* _Data excerpt_
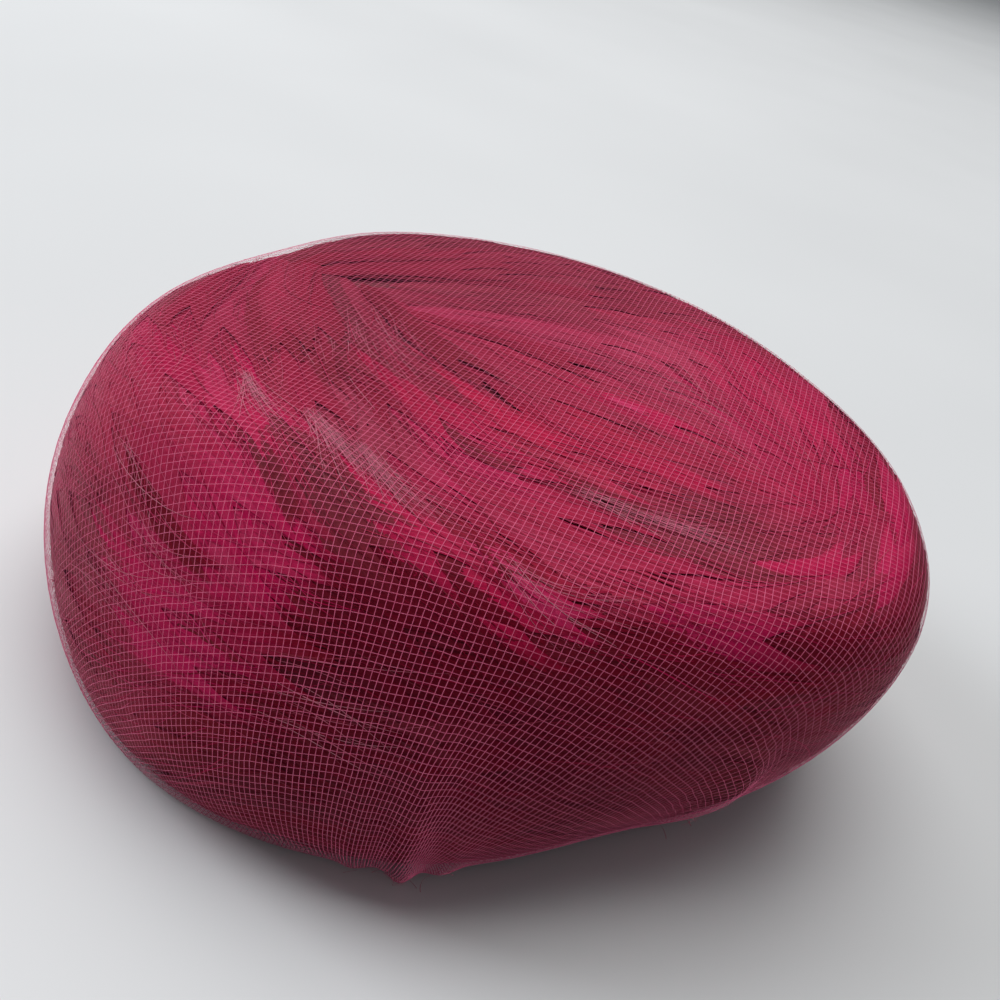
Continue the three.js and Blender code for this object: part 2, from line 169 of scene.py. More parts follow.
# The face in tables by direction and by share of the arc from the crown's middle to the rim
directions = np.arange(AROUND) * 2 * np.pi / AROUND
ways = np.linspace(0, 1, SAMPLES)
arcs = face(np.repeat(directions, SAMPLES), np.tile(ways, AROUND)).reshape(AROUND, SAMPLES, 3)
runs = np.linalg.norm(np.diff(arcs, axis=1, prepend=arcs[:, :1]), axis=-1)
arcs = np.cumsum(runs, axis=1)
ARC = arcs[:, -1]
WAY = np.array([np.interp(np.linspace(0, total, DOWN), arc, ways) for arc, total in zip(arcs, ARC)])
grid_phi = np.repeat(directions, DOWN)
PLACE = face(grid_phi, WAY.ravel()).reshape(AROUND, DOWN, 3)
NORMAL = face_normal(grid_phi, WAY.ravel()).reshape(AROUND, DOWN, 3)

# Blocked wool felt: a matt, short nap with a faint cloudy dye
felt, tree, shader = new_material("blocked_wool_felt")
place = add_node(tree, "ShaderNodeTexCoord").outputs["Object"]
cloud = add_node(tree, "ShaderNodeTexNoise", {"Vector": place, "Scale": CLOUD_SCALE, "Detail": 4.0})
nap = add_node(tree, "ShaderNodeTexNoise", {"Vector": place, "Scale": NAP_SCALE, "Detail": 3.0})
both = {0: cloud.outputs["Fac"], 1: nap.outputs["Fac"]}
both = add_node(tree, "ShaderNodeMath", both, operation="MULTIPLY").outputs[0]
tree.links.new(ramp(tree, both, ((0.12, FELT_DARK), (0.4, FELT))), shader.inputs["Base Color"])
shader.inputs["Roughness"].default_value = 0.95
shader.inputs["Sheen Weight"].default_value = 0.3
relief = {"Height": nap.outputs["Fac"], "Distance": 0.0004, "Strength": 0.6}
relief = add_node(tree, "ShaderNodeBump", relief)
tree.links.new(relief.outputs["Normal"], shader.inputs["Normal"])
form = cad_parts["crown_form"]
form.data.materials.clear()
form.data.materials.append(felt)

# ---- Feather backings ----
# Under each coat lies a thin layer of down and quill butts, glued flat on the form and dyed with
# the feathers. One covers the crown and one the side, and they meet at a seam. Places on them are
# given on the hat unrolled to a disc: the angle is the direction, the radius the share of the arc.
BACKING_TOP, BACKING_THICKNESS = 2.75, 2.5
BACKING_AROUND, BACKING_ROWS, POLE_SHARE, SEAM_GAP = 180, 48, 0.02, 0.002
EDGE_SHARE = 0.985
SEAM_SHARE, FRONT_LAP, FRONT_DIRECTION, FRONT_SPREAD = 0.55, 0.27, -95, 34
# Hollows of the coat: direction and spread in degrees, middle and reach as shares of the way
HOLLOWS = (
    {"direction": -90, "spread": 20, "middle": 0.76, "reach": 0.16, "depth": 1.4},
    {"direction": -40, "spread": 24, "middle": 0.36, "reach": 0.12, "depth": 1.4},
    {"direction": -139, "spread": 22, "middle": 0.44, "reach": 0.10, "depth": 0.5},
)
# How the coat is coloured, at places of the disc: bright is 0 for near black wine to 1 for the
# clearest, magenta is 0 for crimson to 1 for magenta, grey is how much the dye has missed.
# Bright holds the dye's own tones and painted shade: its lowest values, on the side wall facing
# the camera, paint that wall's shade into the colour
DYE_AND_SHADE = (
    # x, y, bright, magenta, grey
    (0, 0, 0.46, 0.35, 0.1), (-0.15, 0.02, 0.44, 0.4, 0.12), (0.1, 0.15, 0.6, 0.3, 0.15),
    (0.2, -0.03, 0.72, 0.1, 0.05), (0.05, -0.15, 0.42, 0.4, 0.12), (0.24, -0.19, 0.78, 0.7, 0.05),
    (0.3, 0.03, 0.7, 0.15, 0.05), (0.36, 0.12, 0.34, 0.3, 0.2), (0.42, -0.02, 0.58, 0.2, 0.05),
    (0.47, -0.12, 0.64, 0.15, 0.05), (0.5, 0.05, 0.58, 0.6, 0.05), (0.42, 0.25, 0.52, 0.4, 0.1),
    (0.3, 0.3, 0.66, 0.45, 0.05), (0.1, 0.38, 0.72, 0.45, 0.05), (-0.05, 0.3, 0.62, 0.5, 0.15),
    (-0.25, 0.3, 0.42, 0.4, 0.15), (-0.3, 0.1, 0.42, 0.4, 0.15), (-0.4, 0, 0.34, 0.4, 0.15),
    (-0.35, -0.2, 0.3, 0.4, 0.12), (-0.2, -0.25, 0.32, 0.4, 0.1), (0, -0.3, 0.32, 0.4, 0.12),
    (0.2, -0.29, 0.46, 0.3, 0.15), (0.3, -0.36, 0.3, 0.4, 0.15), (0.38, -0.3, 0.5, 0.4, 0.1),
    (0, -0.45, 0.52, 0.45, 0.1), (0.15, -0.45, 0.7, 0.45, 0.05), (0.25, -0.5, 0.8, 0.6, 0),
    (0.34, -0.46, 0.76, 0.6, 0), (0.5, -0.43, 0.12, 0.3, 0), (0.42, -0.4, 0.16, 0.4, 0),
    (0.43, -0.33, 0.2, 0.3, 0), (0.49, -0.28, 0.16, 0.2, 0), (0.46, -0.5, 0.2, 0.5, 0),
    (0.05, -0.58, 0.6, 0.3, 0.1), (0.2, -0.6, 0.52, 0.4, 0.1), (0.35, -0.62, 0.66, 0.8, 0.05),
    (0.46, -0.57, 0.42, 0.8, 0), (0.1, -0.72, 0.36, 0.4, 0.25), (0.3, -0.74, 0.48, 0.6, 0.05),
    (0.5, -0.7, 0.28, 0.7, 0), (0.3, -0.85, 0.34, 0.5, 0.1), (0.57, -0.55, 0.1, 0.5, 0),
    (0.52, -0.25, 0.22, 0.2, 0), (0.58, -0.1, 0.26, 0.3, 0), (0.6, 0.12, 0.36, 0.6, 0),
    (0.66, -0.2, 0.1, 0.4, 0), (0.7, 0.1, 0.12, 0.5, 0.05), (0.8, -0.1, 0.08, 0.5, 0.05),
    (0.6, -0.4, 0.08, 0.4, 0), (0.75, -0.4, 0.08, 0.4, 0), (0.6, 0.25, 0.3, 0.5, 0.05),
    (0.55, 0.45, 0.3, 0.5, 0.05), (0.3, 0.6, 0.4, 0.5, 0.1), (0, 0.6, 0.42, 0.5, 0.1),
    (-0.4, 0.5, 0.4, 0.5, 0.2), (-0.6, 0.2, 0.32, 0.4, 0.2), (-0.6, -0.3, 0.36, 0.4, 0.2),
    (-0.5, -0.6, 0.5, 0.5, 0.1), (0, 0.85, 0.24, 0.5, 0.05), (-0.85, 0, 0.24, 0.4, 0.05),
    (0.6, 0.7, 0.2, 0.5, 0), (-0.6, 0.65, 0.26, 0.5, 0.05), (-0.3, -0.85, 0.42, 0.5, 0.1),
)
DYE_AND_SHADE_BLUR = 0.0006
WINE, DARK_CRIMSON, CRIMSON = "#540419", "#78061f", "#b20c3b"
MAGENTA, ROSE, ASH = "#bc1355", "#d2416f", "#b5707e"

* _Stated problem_
Copy out the whole listing exactly.

* _The output_
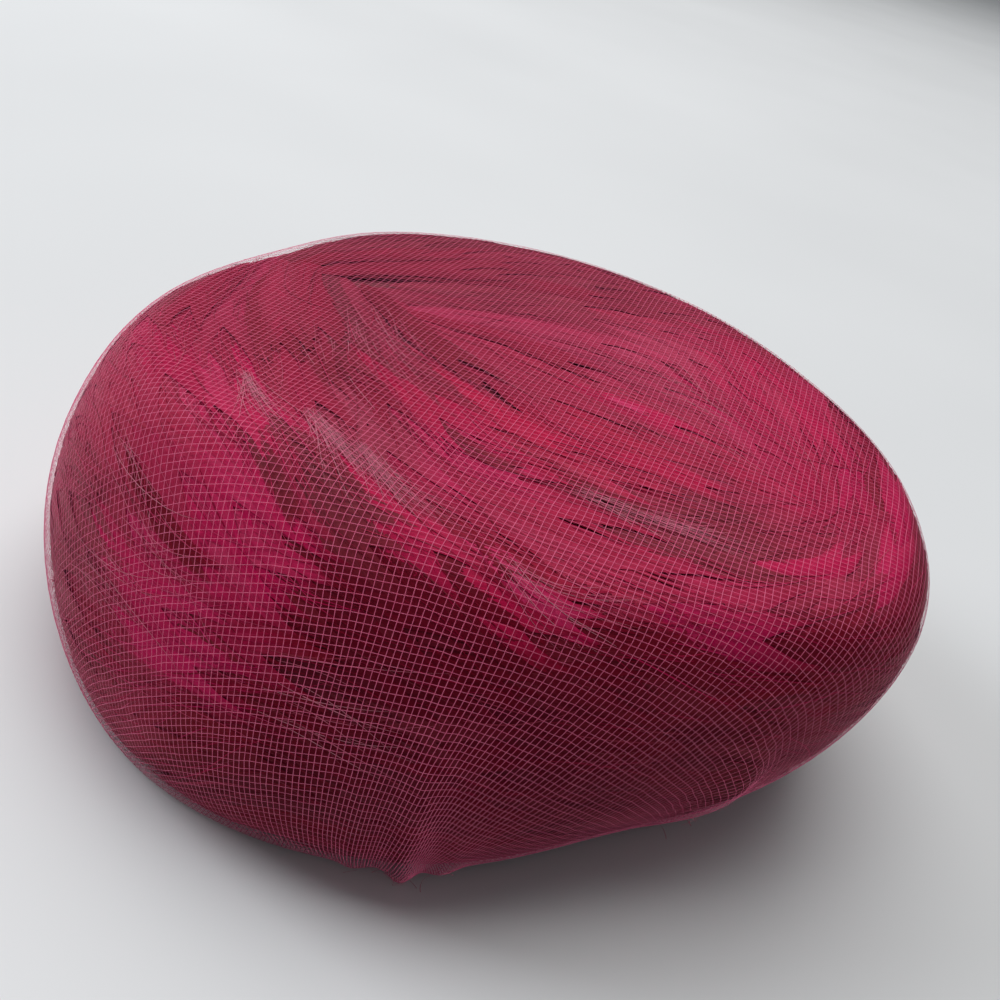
Continue the three.js and Blender code for this object: part 2, from line 169 of scene.py. More parts follow.
# The face in tables by direction and by share of the arc from the crown's middle to the rim
directions = np.arange(AROUND) * 2 * np.pi / AROUND
ways = np.linspace(0, 1, SAMPLES)
arcs = face(np.repeat(directions, SAMPLES), np.tile(ways, AROUND)).reshape(AROUND, SAMPLES, 3)
runs = np.linalg.norm(np.diff(arcs, axis=1, prepend=arcs[:, :1]), axis=-1)
arcs = np.cumsum(runs, axis=1)
ARC = arcs[:, -1]
WAY = np.array([np.interp(np.linspace(0, total, DOWN), arc, ways) for arc, total in zip(arcs, ARC)])
grid_phi = np.repeat(directions, DOWN)
PLACE = face(grid_phi, WAY.ravel()).reshape(AROUND, DOWN, 3)
NORMAL = face_normal(grid_phi, WAY.ravel()).reshape(AROUND, DOWN, 3)

# Blocked wool felt: a matt, short nap with a faint cloudy dye
felt, tree, shader = new_material("blocked_wool_felt")
place = add_node(tree, "ShaderNodeTexCoord").outputs["Object"]
cloud = add_node(tree, "ShaderNodeTexNoise", {"Vector": place, "Scale": CLOUD_SCALE, "Detail": 4.0})
nap = add_node(tree, "ShaderNodeTexNoise", {"Vector": place, "Scale": NAP_SCALE, "Detail": 3.0})
both = {0: cloud.outputs["Fac"], 1: nap.outputs["Fac"]}
both = add_node(tree, "ShaderNodeMath", both, operation="MULTIPLY").outputs[0]
tree.links.new(ramp(tree, both, ((0.12, FELT_DARK), (0.4, FELT))), shader.inputs["Base Color"])
shader.inputs["Roughness"].default_value = 0.95
shader.inputs["Sheen Weight"].default_value = 0.3
relief = {"Height": nap.outputs["Fac"], "Distance": 0.0004, "Strength": 0.6}
relief = add_node(tree, "ShaderNodeBump", relief)
tree.links.new(relief.outputs["Normal"], shader.inputs["Normal"])
form = cad_parts["crown_form"]
form.data.materials.clear()
form.data.materials.append(felt)

# ---- Feather backings ----
# Under each coat lies a thin layer of down and quill butts, glued flat on the form and dyed with
# the feathers. One covers the crown and one the side, and they meet at a seam. Places on them are
# given on the hat unrolled to a disc: the angle is the direction, the radius the share of the arc.
BACKING_TOP, BACKING_THICKNESS = 2.75, 2.5
BACKING_AROUND, BACKING_ROWS, POLE_SHARE, SEAM_GAP = 180, 48, 0.02, 0.002
EDGE_SHARE = 0.985
SEAM_SHARE, FRONT_LAP, FRONT_DIRECTION, FRONT_SPREAD = 0.55, 0.27, -95, 34
# Hollows of the coat: direction and spread in degrees, middle and reach as shares of the way
HOLLOWS = (
    {"direction": -90, "spread": 20, "middle": 0.76, "reach": 0.16, "depth": 1.4},
    {"direction": -40, "spread": 24, "middle": 0.36, "reach": 0.12, "depth": 1.4},
    {"direction": -139, "spread": 22, "middle": 0.44, "reach": 0.10, "depth": 0.5},
)
# How the coat is coloured, at places of the disc: bright is 0 for near black wine to 1 for the
# clearest, magenta is 0 for crimson to 1 for magenta, grey is how much the dye has missed.
# Bright holds the dye's own tones and painted shade: its lowest values, on the side wall facing
# the camera, paint that wall's shade into the colour
DYE_AND_SHADE = (
    # x, y, bright, magenta, grey
    (0, 0, 0.46, 0.35, 0.1), (-0.15, 0.02, 0.44, 0.4, 0.12), (0.1, 0.15, 0.6, 0.3, 0.15),
    (0.2, -0.03, 0.72, 0.1, 0.05), (0.05, -0.15, 0.42, 0.4, 0.12), (0.24, -0.19, 0.78, 0.7, 0.05),
    (0.3, 0.03, 0.7, 0.15, 0.05), (0.36, 0.12, 0.34, 0.3, 0.2), (0.42, -0.02, 0.58, 0.2, 0.05),
    (0.47, -0.12, 0.64, 0.15, 0.05), (0.5, 0.05, 0.58, 0.6, 0.05), (0.42, 0.25, 0.52, 0.4, 0.1),
    (0.3, 0.3, 0.66, 0.45, 0.05), (0.1, 0.38, 0.72, 0.45, 0.05), (-0.05, 0.3, 0.62, 0.5, 0.15),
    (-0.25, 0.3, 0.42, 0.4, 0.15), (-0.3, 0.1, 0.42, 0.4, 0.15), (-0.4, 0, 0.34, 0.4, 0.15),
    (-0.35, -0.2, 0.3, 0.4, 0.12), (-0.2, -0.25, 0.32, 0.4, 0.1), (0, -0.3, 0.32, 0.4, 0.12),
    (0.2, -0.29, 0.46, 0.3, 0.15), (0.3, -0.36, 0.3, 0.4, 0.15), (0.38, -0.3, 0.5, 0.4, 0.1),
    (0, -0.45, 0.52, 0.45, 0.1), (0.15, -0.45, 0.7, 0.45, 0.05), (0.25, -0.5, 0.8, 0.6, 0),
    (0.34, -0.46, 0.76, 0.6, 0), (0.5, -0.43, 0.12, 0.3, 0), (0.42, -0.4, 0.16, 0.4, 0),
    (0.43, -0.33, 0.2, 0.3, 0), (0.49, -0.28, 0.16, 0.2, 0), (0.46, -0.5, 0.2, 0.5, 0),
    (0.05, -0.58, 0.6, 0.3, 0.1), (0.2, -0.6, 0.52, 0.4, 0.1), (0.35, -0.62, 0.66, 0.8, 0.05),
    (0.46, -0.57, 0.42, 0.8, 0), (0.1, -0.72, 0.36, 0.4, 0.25), (0.3, -0.74, 0.48, 0.6, 0.05),
    (0.5, -0.7, 0.28, 0.7, 0), (0.3, -0.85, 0.34, 0.5, 0.1), (0.57, -0.55, 0.1, 0.5, 0),
    (0.52, -0.25, 0.22, 0.2, 0), (0.58, -0.1, 0.26, 0.3, 0), (0.6, 0.12, 0.36, 0.6, 0),
    (0.66, -0.2, 0.1, 0.4, 0), (0.7, 0.1, 0.12, 0.5, 0.05), (0.8, -0.1, 0.08, 0.5, 0.05),
    (0.6, -0.4, 0.08, 0.4, 0), (0.75, -0.4, 0.08, 0.4, 0), (0.6, 0.25, 0.3, 0.5, 0.05),
    (0.55, 0.45, 0.3, 0.5, 0.05), (0.3, 0.6, 0.4, 0.5, 0.1), (0, 0.6, 0.42, 0.5, 0.1),
    (-0.4, 0.5, 0.4, 0.5, 0.2), (-0.6, 0.2, 0.32, 0.4, 0.2), (-0.6, -0.3, 0.36, 0.4, 0.2),
    (-0.5, -0.6, 0.5, 0.5, 0.1), (0, 0.85, 0.24, 0.5, 0.05), (-0.85, 0, 0.24, 0.4, 0.05),
    (0.6, 0.7, 0.2, 0.5, 0), (-0.6, 0.65, 0.26, 0.5, 0.05), (-0.3, -0.85, 0.42, 0.5, 0.1),
)
DYE_AND_SHADE_BLUR = 0.0006
WINE, DARK_CRIMSON, CRIMSON = "#540419", "#78061f", "#b20c3b"
MAGENTA, ROSE, ASH = "#bc1355", "#d2416f", "#b5707e"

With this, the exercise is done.